* SET PROBLEM
Extract every record, keeping each one exactly as it is.

* SUPPLIED ENTRIES
— begin —
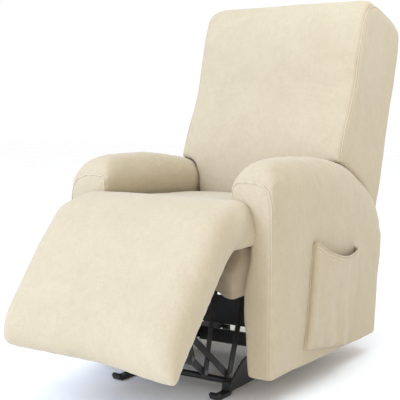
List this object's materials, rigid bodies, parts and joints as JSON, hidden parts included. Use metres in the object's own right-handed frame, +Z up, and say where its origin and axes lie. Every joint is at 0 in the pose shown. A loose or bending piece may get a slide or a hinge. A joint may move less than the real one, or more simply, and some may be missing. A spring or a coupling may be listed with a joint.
{
  "type": "recliner armchair",
  "caption": "High-backed recliner armchair in a cream velvet cover, footrest part way out on a steel link mechanism, round-topped arms and a magazine pocket.",
  "frame": {"origin": "on the floor, under the middle of the whole chair as it stands (the centre of the overall box)", "axes": "+Z up; the chair faces -Y; +X is the sitter's left"},
  "size_m": [0.704, 1.29, 1.0942],
  "materials": {
    "velvet": "cream stretch velvet",
    "lining": "taupe lining cloth",
    "foam": "upholstery foam and wadding",
    "frame_wood": "raw plywood",
    "black_steel": "semi-gloss black",
    "spring_steel": "drawn wire",
    "bright_steel": "zinc plated",
    "grip_plastic": "satin"
  },
  "bodies": {
    "base": {"arm_cover_left": "velvet", "arm_cover_right": "velvet", "arm_foam_left": "foam", "arm_foam_right": "foam", "arm_frame_left": "frame_wood", "arm_frame_right": "frame_wood", "arm_rails": "frame_wood", "back_hinge_pins": "bright_steel", "base_rail_left": "black_steel", "base_rail_right": "black_steel", "crank_pivot_studs": "bright_steel", "front_cross_tube": "black_steel", "front_feet": "black_steel", "front_leg_left": "black_steel", "front_leg_right": "black_steel", "front_lining": "lining", "knee_pivot_studs": "bright_steel", "leg_bolts": "bright_steel", "rear_feet": "black_steel", "rear_leg_left": "black_steel", "rear_leg_right": "black_steel", "rear_lower_stretcher": "black_steel", "rear_upper_stretcher": "black_steel", "seat_cover": "velvet", "seat_foam": "foam", "seat_front_tube": "black_steel", "seat_rear_tube": "black_steel", "seat_side_plate_left": "black_steel", "seat_side_plate_right": "black_steel", "seat_springs": "spring_steel", "side_pocket": "velvet"},
    "footrest": {"footrest_board": "frame_wood", "footrest_foam": "foam", "footrest_cover": "velvet", "footrest_bracket_left": "black_steel", "footrest_bracket_right": "black_steel", "footrest_rivets": "bright_steel"},
    "drive": {"drive_rod": "black_steel", "drive_crank_left": "black_steel", "drive_crank_right": "black_steel", "drive_rivets": "bright_steel", "release_lever": "black_steel", "lever_grip": "grip_plastic"},
    "front_cranks": {"front_crank_left": "black_steel", "front_crank_right": "black_steel", "front_crank_rivets": "bright_steel"},
    "long_couplers": {"long_coupler_left": "black_steel", "long_coupler_right": "black_steel"},
    "short_couplers": {"short_coupler_left": "black_steel", "short_coupler_right": "black_steel"},
    "backrest": {"back_post_left": "frame_wood", "back_post_right": "frame_wood", "back_rails": "frame_wood", "back_springs": "spring_steel", "back_foam": "foam", "back_side_wadding": "foam", "back_rear_panel": "foam", "back_cover": "velvet", "back_bracket_left": "black_steel", "back_bracket_right": "black_steel"}
  },
  "joints": [
    {"name": "footrest_tilt", "type": "hinge", "parent": "base", "child": "footrest", "pos_m": [0, -0.3019, 0.455], "axis": [-1, 0, 0], "range_deg": [-39.5, 43.5]},
    {"name": "drive_turn", "type": "hinge", "parent": "base", "child": "drive", "pos_m": [0, -0.1229, 0.31], "axis": [-1, 0, 0], "range_deg": [-39.5, 43.5]},
    {"name": "front_crank_turn", "type": "hinge", "parent": "base", "child": "front_cranks", "pos_m": [0, -0.23925, 0.40425], "axis": [-1, 0, 0], "range_deg": [-39.5, 43.5]},
    {"name": "long_coupler_turn", "type": "hinge", "parent": "drive", "child": "long_couplers", "pos_m": [0, -0.2147, 0.05502], "axis": [-1, 0, 0], "range_deg": [-43.5, 39.5]},
    {"name": "short_coupler_turn", "type": "hinge", "parent": "front_cranks", "child": "short_couplers", "pos_m": [0, -0.31312, 0.08427], "axis": [-1, 0, 0], "range_deg": [-43.5, 39.5]},
    {"name": "back_recline", "type": "hinge", "parent": "base", "child": "backrest", "pos_m": [0, 0.2881, 0.33], "axis": [-1, 0, 0], "range_deg": [0, 28]}
  ],
  "couplings": [
    {"joint": "drive_turn", "follows": "footrest_tilt", "ratio": 1},
    {"joint": "front_crank_turn", "follows": "footrest_tilt", "ratio": 1},
    {"joint": "long_coupler_turn", "follows": "footrest_tilt", "ratio": -1},
    {"joint": "short_coupler_turn", "follows": "footrest_tilt", "ratio": -1}
  ]
}
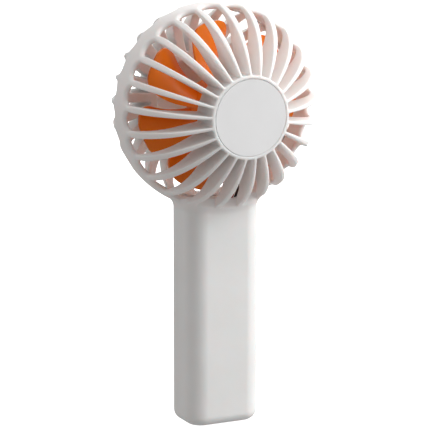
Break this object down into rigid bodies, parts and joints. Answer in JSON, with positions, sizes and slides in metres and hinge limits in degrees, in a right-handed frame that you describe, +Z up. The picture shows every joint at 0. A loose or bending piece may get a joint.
— end —
* REPLY TO THE TASK
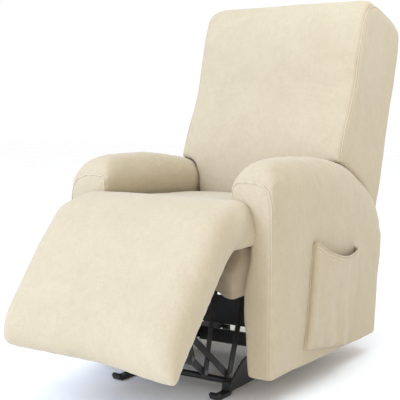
List this object's materials, rigid bodies, parts and joints as JSON, hidden parts included. Use metres in the object's own right-handed frame, +Z up, and say where its origin and axes lie. Every joint is at 0 in the pose shown. A loose or bending piece may get a slide or a hinge. A joint may move less than the real one, or more simply, and some may be missing. A spring or a coupling may be listed with a joint.
{
  "type": "recliner armchair",
  "caption": "High-backed recliner armchair in a cream velvet cover, footrest part way out on a steel link mechanism, round-topped arms and a magazine pocket.",
  "frame": {"origin": "on the floor, under the middle of the whole chair as it stands (the centre of the overall box)", "axes": "+Z up; the chair faces -Y; +X is the sitter's left"},
  "size_m": [0.704, 1.29, 1.0942],
  "materials": {
    "velvet": "cream stretch velvet",
    "lining": "taupe lining cloth",
    "foam": "upholstery foam and wadding",
    "frame_wood": "raw plywood",
    "black_steel": "semi-gloss black",
    "spring_steel": "drawn wire",
    "bright_steel": "zinc plated",
    "grip_plastic": "satin"
  },
  "bodies": {
    "base": {"arm_cover_left": "velvet", "arm_cover_right": "velvet", "arm_foam_left": "foam", "arm_foam_right": "foam", "arm_frame_left": "frame_wood", "arm_frame_right": "frame_wood", "arm_rails": "frame_wood", "back_hinge_pins": "bright_steel", "base_rail_left": "black_steel", "base_rail_right": "black_steel", "crank_pivot_studs": "bright_steel", "front_cross_tube": "black_steel", "front_feet": "black_steel", "front_leg_left": "black_steel", "front_leg_right": "black_steel", "front_lining": "lining", "knee_pivot_studs": "bright_steel", "leg_bolts": "bright_steel", "rear_feet": "black_steel", "rear_leg_left": "black_steel", "rear_leg_right": "black_steel", "rear_lower_stretcher": "black_steel", "rear_upper_stretcher": "black_steel", "seat_cover": "velvet", "seat_foam": "foam", "seat_front_tube": "black_steel", "seat_rear_tube": "black_steel", "seat_side_plate_left": "black_steel", "seat_side_plate_right": "black_steel", "seat_springs": "spring_steel", "side_pocket": "velvet"},
    "footrest": {"footrest_board": "frame_wood", "footrest_foam": "foam", "footrest_cover": "velvet", "footrest_bracket_left": "black_steel", "footrest_bracket_right": "black_steel", "footrest_rivets": "bright_steel"},
    "drive": {"drive_rod": "black_steel", "drive_crank_left": "black_steel", "drive_crank_right": "black_steel", "drive_rivets": "bright_steel", "release_lever": "black_steel", "lever_grip": "grip_plastic"},
    "front_cranks": {"front_crank_left": "black_steel", "front_crank_right": "black_steel", "front_crank_rivets": "bright_steel"},
    "long_couplers": {"long_coupler_left": "black_steel", "long_coupler_right": "black_steel"},
    "short_couplers": {"short_coupler_left": "black_steel", "short_coupler_right": "black_steel"},
    "backrest": {"back_post_left": "frame_wood", "back_post_right": "frame_wood", "back_rails": "frame_wood", "back_springs": "spring_steel", "back_foam": "foam", "back_side_wadding": "foam", "back_rear_panel": "foam", "back_cover": "velvet", "back_bracket_left": "black_steel", "back_bracket_right": "black_steel"}
  },
  "joints": [
    {"name": "footrest_tilt", "type": "hinge", "parent": "base", "child": "footrest", "pos_m": [0, -0.3019, 0.455], "axis": [-1, 0, 0], "range_deg": [-39.5, 43.5]},
    {"name": "drive_turn", "type": "hinge", "parent": "base", "child": "drive", "pos_m": [0, -0.1229, 0.31], "axis": [-1, 0, 0], "range_deg": [-39.5, 43.5]},
    {"name": "front_crank_turn", "type": "hinge", "parent": "base", "child": "front_cranks", "pos_m": [0, -0.23925, 0.40425], "axis": [-1, 0, 0], "range_deg": [-39.5, 43.5]},
    {"name": "long_coupler_turn", "type": "hinge", "parent": "drive", "child": "long_couplers", "pos_m": [0, -0.2147, 0.05502], "axis": [-1, 0, 0], "range_deg": [-43.5, 39.5]},
    {"name": "short_coupler_turn", "type": "hinge", "parent": "front_cranks", "child": "short_couplers", "pos_m": [0, -0.31312, 0.08427], "axis": [-1, 0, 0], "range_deg": [-43.5, 39.5]},
    {"name": "back_recline", "type": "hinge", "parent": "base", "child": "backrest", "pos_m": [0, 0.2881, 0.33], "axis": [-1, 0, 0], "range_deg": [0, 28]}
  ],
  "couplings": [
    {"joint": "drive_turn", "follows": "footrest_tilt", "ratio": 1},
    {"joint": "front_crank_turn", "follows": "footrest_tilt", "ratio": 1},
    {"joint": "long_coupler_turn", "follows": "footrest_tilt", "ratio": -1},
    {"joint": "short_coupler_turn", "follows": "footrest_tilt", "ratio": -1}
  ]
}
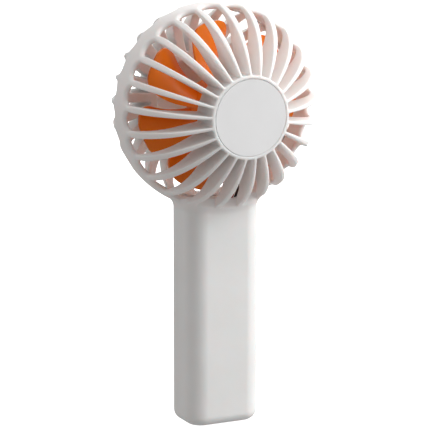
Break this object down into rigid bodies, parts and joints. Answer in JSON, with positions, sizes and slides in metres and hinge limits in degrees, in a right-handed frame that you describe, +Z up. The picture shows every joint at 0. A loose or bending piece may get a joint.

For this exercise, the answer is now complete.